Другой важной проблемой, рассматриваемой Гоголем в «Страшной мести», является тема «утонченной», эстетической «развитости» колдуна. Вообще говоря, из разнообразных мирских соблазнов — богатства, власти, красоты — последнему гоголевские герои часто оказываются подвержены в наибольшей степени.

Изображение эстетических переживаний очень часто начинается у Гоголя с описания картин природы и почти всегда переходит к любованию красотой женщины. В этом смысле весьма характерна выписка Гоголя из идиллии Н. И. Гнедича «Рыбаки», которую он сделал, вероятно, еще учась в Нежинской гимназии (в 1820-х годах). Главным здесь является описание «пылающих», «огненных» — с лазурью — неба и моря петербургской белой ночи, в которой «пурпур заката сливается с златом востока» и которую поэт сравнивает с такими же пленительными «прелестями северной девы» — петербургской красавицы.

Как бы прямо «по канве» этой ранней выписки Гоголь в своих повестях создал впоследствии целый ряд «сияющих», словно пронизанных светом, живописных картин, завершающихся изображением красоты женщины (или хотя бы упоминанием о ней).

«Усталое солнце уходило от мира, спокойно проплыв свой полдень и утро; и угасающий день пленительно и ярко румянился [как щеки прекрасной жертвы неумолимого недуга в торжественную минуту ее отлета на небо]. Ослепительно блистали верхи белых шатров и яток, осененные каким-то едва приметным огненно-розовым светом… “О чем загорюнился, Грицько?.. — вскричал высокий загорелый цыган, ударив по плечу нашего парубка. — А спустишь волов за двадцать, если мы заставим Черевика отдать нам Параску?”» («Сорочинская ярмарка»).

Ослепительную власть красоты по силе ее впечатляющего воздействия Гоголь сравнивает порой с сияющим транспарантом.
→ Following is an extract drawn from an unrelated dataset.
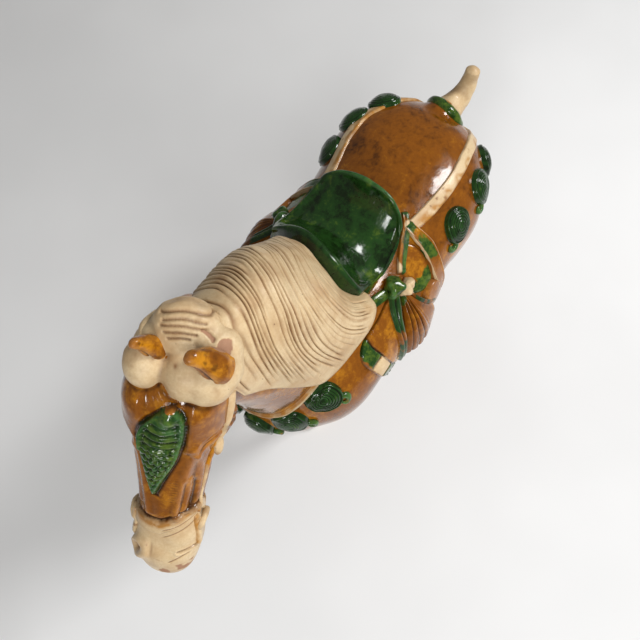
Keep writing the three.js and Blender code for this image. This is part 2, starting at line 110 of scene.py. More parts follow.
# Tail path from the rump out, the radii along the free tail and along its root, and its ring
TAIL_PATH = [
    [-118, 0, 208], [-130, 1, 213], [-142, 3, 214], [-153, 6, 219], [-160, 7.5, 228],
    [-163, 7, 240],
]
TAIL_RADII = [11, 9, 7.2, 6, 5.2, 4.6]
DOCK_RADII = [16, 14, 12.6]
TAIL_RING_RADIUS, TAIL_RING_THICKNESS = 12.2, [3.9, 3.5, 3.9]

# Ears: base, tip, half width and depth
EARS = {
    "right": ([115.2, -15.8, 342], [119.4, -18.8, 357], 5.6, 5.2),
    "left": ([107.0, 10.4, 340], [111.8, 3.2, 357], 7.6, 7.2),
}
EAR_OPENING = [0.72, 0.45, -0.65]

# Hair lines of the mane, from the right of the crest over to the left edge, front to back
HAIR_LINES = [
    [[104, -18, 318], [108, -21, 330], [107, -7, 344], [110, 8, 340], [110, 17, 325],
     [109, 20, 305]],
    [[88, -19, 310], [88, -24, 324], [83, -12, 337], [86, 4, 342], [93, 16, 325], [98, 25, 286]],
    [[78, -20, 305], [75, -25, 320], [71, -11, 336], [75, 7, 340], [86, 22, 318], [88, 33, 266]],
    [[67, -21, 300], [62, -26, 315], [60, -9, 333], [70, 12, 334], [80, 27, 309], [77, 41, 251]],
    [[56, -21, 291], [50, -26, 305], [52, -7, 326], [65, 18, 327], [73, 31.5, 298], [64, 44, 245]],
    [[45, -22, 280], [39, -25.5, 291], [44, -5, 314], [58, 20, 317], [60, 35, 285],
     [48, 45.5, 243]],
    [[36, -24, 266], [30, -26, 278], [36, -4, 302], [50, 21, 308], [48, 37, 274], [31, 46, 242]],
    [[26, -25, 258], [22, -25, 270], [27, -4, 288], [40, 19, 297], [36, 35, 266], [19, 42, 243]],
    [[24, -34, 250], [20, -25, 262], [17, -10, 270], [22, 8, 268], [24, 23.5, 255],
     [15, 33.5, 244]],
]
MANE_GROOVES = 30
MANE_THICKNESS = 6.5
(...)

Вот, например, образ блестящего Петербурга в повести Гоголя «Невский проспект»: «О, не верьте этому Невскому проспекту! Всё обман, всё мечта, всё не то, чем кажется!.. Боже вас сохрани заглядывать дамам под шляпки!.. [Он опасен необыкновенно, этот Невский проспект… но более всего тогда, когда… огни сделают его почти транспарантом… И… сам демон зажигает обольстительные лампы для того, чтобы все показать не в настоящем виде]».